By now, I have a few published essays called “Ski Bums” (because editors seem to find it the easiest name for its purported subject), but this was the first, appearing in December 1992. It was also my first published piece, period, since a column “appearing alternating Tuesdays” in the college newspaper doesn’t count. This was London Magazine in the middle of the long Alan Ross era, and he would soon publish two other “travel” narratives of mine in short order: one on Key West, and the other on visiting Graham Greene’s grave near Vevey, Switzerland. If I had a true literary career, I would say I owe it to Ross: a diffident, cricketing poet-editor who almost died in a World War II naval battle in the Barents Sea. I was lucky to meet him once in his ramshackle South Kensington garden office, and wished I could have bought the magazine from him before his death, in 2001. Somewhere I have a funny note from him explaining why it wasn’t for sale and furthermore wasn’t worth anything; if I find it, I will share it here with the four or five of you.
— EW
Frauenschuh is a shop in Kitzbühel selling jeans, shirts, slacks, sweaters and other clothes, very likely women’s shoes. There are several Frauenschuhs in Kitzbühel, but the only one that really matters is the one on the Josef-Herold-Strasse, halfway up the road from the centre of town to the railway lines, and adjacent to the tracks, the Hahnenkamm cable car. Skiers walking from town to the Hahnenkamm must inevitably pass Frauenschuh, and so the sidewalk in front of the shop is an often dangerous place, a narrow cement strip trodden by pedestrians, shoppers and their dogs, and tourists walking awkwardly in ski boots and supporting on their shoulders and arms skis and ski-poles which wave in the air near people’s faces. Frauenschuh’s shopfront is a large plate glass window on either side of the door, through which one can see the entire shop floor, stock, and the five or six beautiful young women who work there. Under these circumstances, the traffic on the J.-Herold Strasse, human or motor, seems a distinctly minor threat against the danger that a skier, noticing the goods inside, will swing his head sharply around for a better look, risking the decapitation of those before and behind him, or at the very least, a broken window.

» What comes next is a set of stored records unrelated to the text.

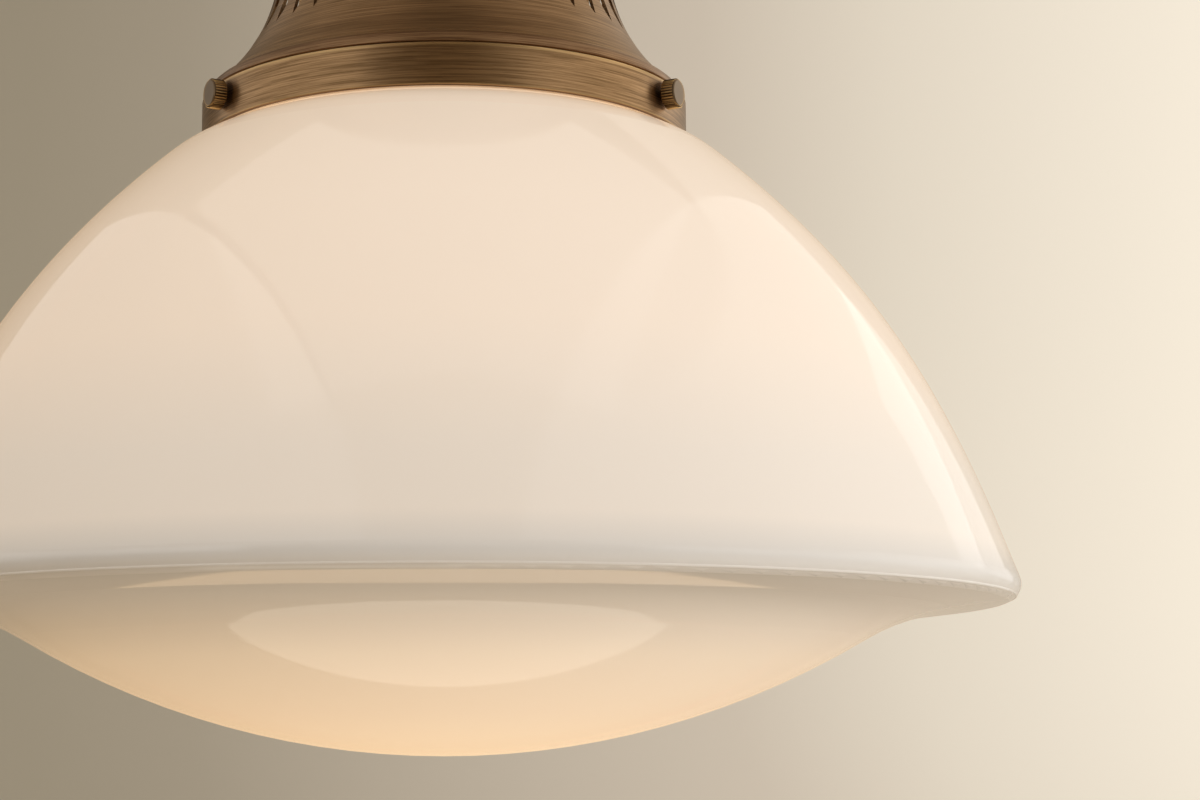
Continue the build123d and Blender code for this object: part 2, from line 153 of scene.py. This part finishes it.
def brushed_brass(name, painted_bands=()):
    """Brass with lines brushed round the axis, which spread a highlight upwards.

    The optional list gives heights in millimetres, lowest first, each with the painted highlight
    (above 0) or painted shade (below 0) that it adds.
    """
    finish = new_finish(
        name, Metallic=1.0, Roughness=0.38, Anisotropic=0.8, Anisotropic_Rotation=0.25
    )
    tree = finish.node_tree
    turned = turned_coordinates(tree)
    lines = add_node(
        tree,
        "ShaderNodeTexNoise",
        {"Vector": turned, "Scale": 0.5 / (LINE_MM * MM), "Detail": 3.0, "Roughness": 0.65},
    )
    patina = add_node(
        tree,
        "ShaderNodeTexNoise",
        {"Vector": turned, "Scale": 1 / (PATINA_MM * MM), "Detail": 2.0},
    )
    mix = add_node(
        tree,
        "ShaderNodeMix",
        {"Factor": 0.2, "A": lines.outputs["Fac"], "B": patina.outputs["Fac"]},
    )
    ramp = add_node(tree, "ShaderNodeValToRGB", {"Fac": mix.outputs[0]})
    spread_colours(ramp, ((RAMP_START, linear(BROWN)), (RAMP_END, linear(WORN_BROWN))))
    colour = ramp.outputs["Color"]
    if painted_bands:
        colour = add_painted_bands(tree, colour, painted_bands)
    tree.links.new(colour, shader_of(finish).inputs["Base Color"])
    bump = add_node(
        tree,
        "ShaderNodeBump",
        {"Height": lines.outputs["Fac"], "Strength": 0.2, "Distance": 0.05 * MM},
    )
    tree.links.new(bump.outputs["Normal"], shader_of(finish).inputs["Normal"])
    return finish


# Painted light on the shade holder: painted highlights on its edges and the bead's crest, painted
# shade under the band and in the groove.
HOLDER_PAINTED_BANDS = (  # height in millimetres, and the painted highlight or painted shade that it adds
    (-123.5, -0.10),  # painted shade under the band's lower edge
    (-123.2, 0.16),  # painted highlight on that edge
    (-122.7, 0.0),
    (-111.6, 0.0),
    (-110.9, 0.22),  # painted highlight on the band's upper edge
    (-110.4, 0.25),
    (-110.2, -0.08),  # painted shade in the groove and on the bead
    (-106.4, -0.08),
    (-105.7, 0.12),  # painted highlight on the bead's crest
    (-105.0, 0.12),
)
antique_brass = brushed_brass("antique_brushed_brass")
holder_brass = brushed_brass("antique_holder_brass", painted_bands=HOLDER_PAINTED_BANDS)
print("finishes:", antique_brass.name, holder_brass.name)

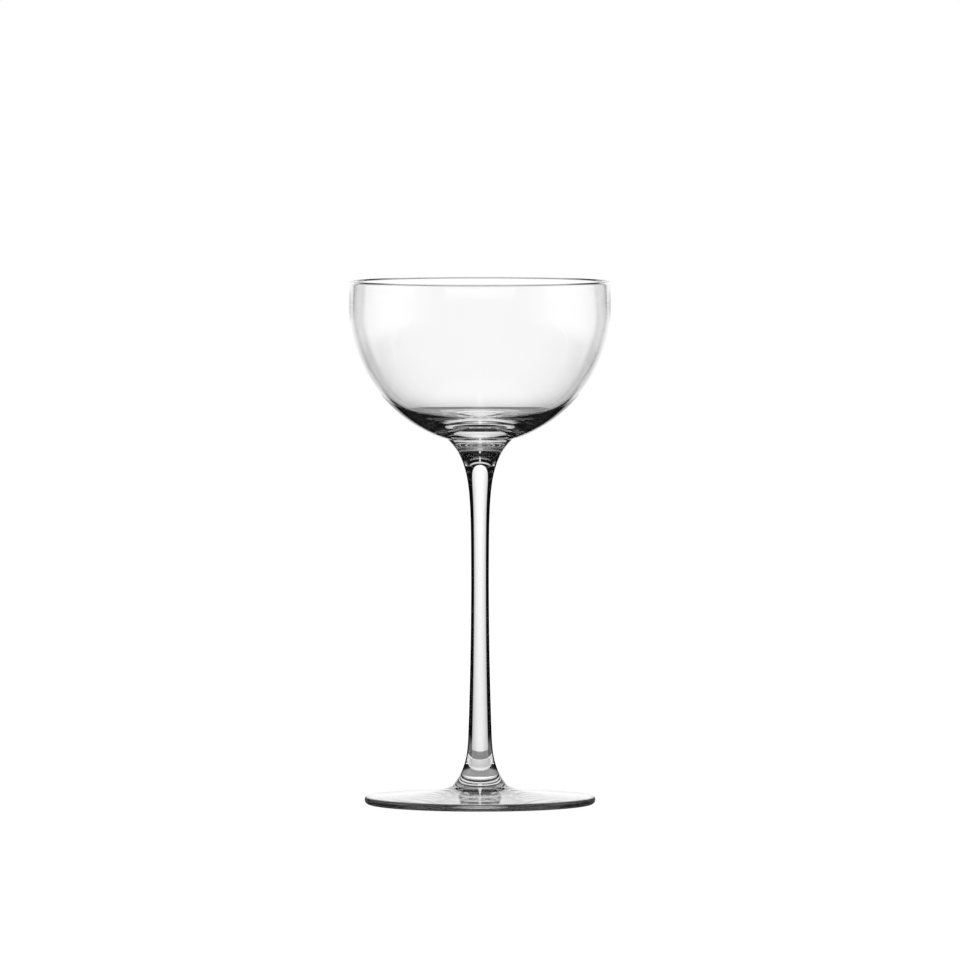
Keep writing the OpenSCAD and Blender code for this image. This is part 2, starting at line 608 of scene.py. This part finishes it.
def surroundings():
    """The world: white to the camera, and to the glass dark, with the grey gap under the sheet."""
    world = bpy.data.worlds.new("surroundings")
    bpy.context.scene.world = world
    tree = new_tree(world)
    way = tree.nodes.new("ShaderNodeTexCoord").outputs["Generated"]
    parts = add_node(tree, "ShaderNodeSeparateXYZ", Vector=way)
    x, y, z = (Field(tree, parts.outputs[i]) for i in range(3))
    degrees = turned_degrees(x, y)
    in_side = degrees.math("PINGPONG", SIDE_HALF)
    rise = z.math("ARCSINE") * math.degrees(1)
    straight = straight_look(tree)
    gap = in_side.below(GAP_HALF, GAP_HALF_SOFT) * (GAP_LIGHT - GAP_SIDE_LIGHT) + GAP_SIDE_LIGHT
    gap = gap * rise.below(GAP_BELOW, GAP_BELOW_SOFT) * straight
    steep = rise.below(SLANT_BELOW, SLANT_BELOW_SOFT) * degrees.size().is_above(AHEAD_HALF)
    steep = steep.most(rise.below(SLANT_AHEAD_BELOW, SLANT_BELOW_SOFT))
    slant = (in_side * -1 + SIDE_HALF).below(SLANT_HALF, SLANT_HALF_SOFT) * steep * straight
    overhead = rise.above(OVERHEAD_ABOVE, OVERHEAD_ABOVE_SOFT) * mirrored_twice(tree)
    overhead = overhead * degrees.math("PINGPONG", AHEAD_HALF).below(OVERHEAD_ASIDE, OVERHEAD_ASIDE_SOFT)
    strip = rise.above(STRIP_ABOVE, STRIP_ABOVE_SOFT) * x.size().below(STRIP_HALF, STRIP_HALF_SOFT)
    strip = strip * straight.most(y.is_above(0))
    level = gap.towards(SLANT_LIGHT, slant).most(overhead * OVERHEAD_LIGHT).most(strip * STRIP_LIGHT)
    level = level.most(DARK).towards(1, light_path(tree, "Is Camera Ray"))
    background = add_node(tree, "ShaderNodeBackground", Color=level)
    output = tree.nodes.new("ShaderNodeOutputWorld")
    tree.links.new(background.outputs[0], output.inputs["Surface"])


def floor():
    """The white floor, which keeps the soft shadow of the glass. Looks through the glass pass it unless
    they fall steeply, as in the photograph, where the glass shows the edge of the sheet of light."""
    material, tree = new_material("white_floor")
    x, y = place_of(tree)[:2]
    far = (x.squared() + y.squared()).root().rise(FLOOR_NEAR, FLOOR_FAR)
    matt = add_node(tree, "ShaderNodeBsdfDiffuse", Color=white(FLOOR_COLOUR))
    glow = add_node(tree, "ShaderNodeEmission", Strength=far * (1 - FLOOR_GLOW) + FLOOR_GLOW)
    lit = tree.nodes.new("ShaderNodeAddShader")
    tree.links.new(matt.outputs[0], lit.inputs[0])
    tree.links.new(glow.outputs[0], lit.inputs[1])
    empty = add_node(tree, "ShaderNodeBsdfTransparent").outputs[0]
    fall_degrees = fall_of_look(tree).math("ARCSINE") * math.degrees(1)
    steep = fall_degrees.above(FLOOR_STEEP, FLOOR_STEEP_SOFT) * straight_look(tree)
    through = light_path(tree, "Is Transmission Ray").most(light_path(tree, "Is Glossy Ray"))
    finish_material(tree, mixed(tree, through * steep.rest(), lit.outputs[0], empty))
    ways = ((-1, -1), (1, -1), (1, 1), (-1, 1))
    corners = [(x * FLOOR_HALF, y * FLOOR_HALF, -FLOOR_DROP) for x, y in ways]
    stage_object("white_floor", corners, [(0, 1, 2, 3)], material)


def overhead_lamp():
    lamp = bpy.data.lights.new("overhead_lamp", "AREA")
    lamp.shape = "DISK"
    lamp.size = LAMP_SIZE
    lamp.energy = LAMP_POWER
    made = bpy.data.objects.new("overhead_lamp", lamp)
    made.location = (0, 0, LAMP_H)
    made.visible_glossy = False
    made.visible_transmission = False
    bpy.context.scene.collection.objects.link(made)


def camera():
    data = bpy.data.cameras.new("camera")
    data.lens = LENS
    data.sensor_width = SENSOR
    made = bpy.data.objects.new("camera", data)
    down = math.atan((CAMERA_H - AIM_H) / CAMERA_AWAY)
    made.location = (0, -CAMERA_AWAY, CAMERA_H)
    made.rotation_euler = (math.pi / 2 - down, 0, 0)
    bpy.context.scene.collection.objects.link(made)
    bpy.context.scene.camera = made


joint = fused_joint()
# The stem and the foot get painted shade in their glass colour: dark sides on the stem, a dark edge on the
# foot
for node, darkness in (("bowl", None), ("stem", painted_shade_on_stem_sides), ("foot", painted_shade_on_foot_edge)):
    glass = clear_glass("clear_glass_of_the_" + node, darkness)
    piece = turned("glass_" + node, smooth_outline(outline_of(node)), [glass, joint])
    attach(piece, "root")
    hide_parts(node)

floor()
sheets_of_light()
white_near_the_foot()
white_beside_the_bowl()
pale_table()
surroundings()
overhead_lamp()
camera()

scene = bpy.context.scene
scene.view_settings.view_transform = "Standard"
scene.cycles.max_bounces = MOST_BOUNCES
scene.cycles.glossy_bounces = MOST_BOUNCES
scene.cycles.transmission_bounces = MOST_BOUNCES
scene.cycles.transparent_max_bounces = MOST_PASSED
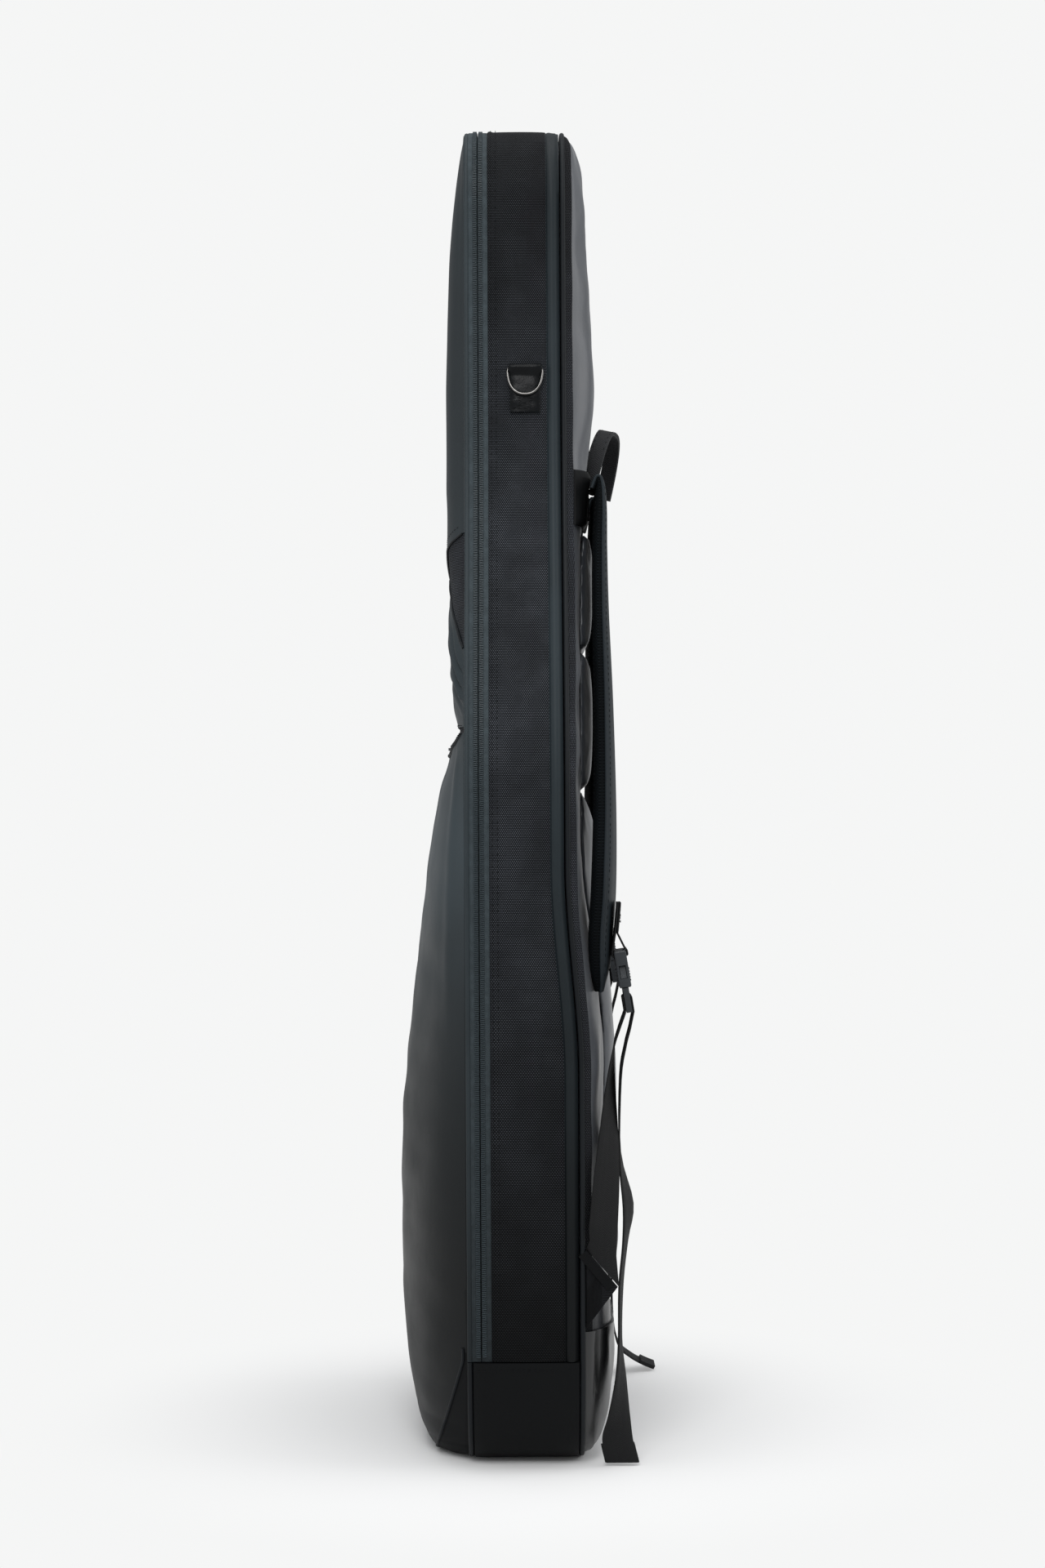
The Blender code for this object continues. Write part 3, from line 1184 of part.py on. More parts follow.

Everyone in Kitzbühel knows about Frauenschuh, even the tourists. Bob Simonds told me that he had once seen a group of Italians standing outside the shop: rich, stylish men, dressed in expensive clothes. When one of the girls inside turned around to face them, they burst into applause.
Bob himself has tried to date Frauenschuh girls. In Kitzbühel wealth impresses, and although Bob is not wealthy, he can dress the part. “Aviator sunglasses,” he says, “are key.” Twice this year Bob has gone into the shop—presumably wearing his aviator glasses—and while making a purchase, asked Frauenschuh girls to dinner. Each time he has been met with polite refusals. Everyone I know admires the Frauenschuh girls, but to my knowledge no one has ever gone out with one. They do not seem to socialize, at least not in Kitzbühel. No one has ever seen a Frauenschuh girl in one of the bars or cafes in town: not Biwak, the Goldene Gams, da Pepe, Big Ben, the Prax-keller or Seppi’s; certainly not the Glockenspiel or Londoner. They do not go to nightclubs. It is understandable, perhaps, why they should choose to avoid Royal Dancing, but why also Malibu, or the Drop-in? One might expect them to gather at Take Five, but they don’t. Perhaps they go to the Casino, but the one time in three months I went to the Casino, along with Howard, Tony, Pete, Darren and Kelvin, there were no Frauenschuh girls there. But it was a Tuesday night, and Frauenschuh girls must work at eight the next morning.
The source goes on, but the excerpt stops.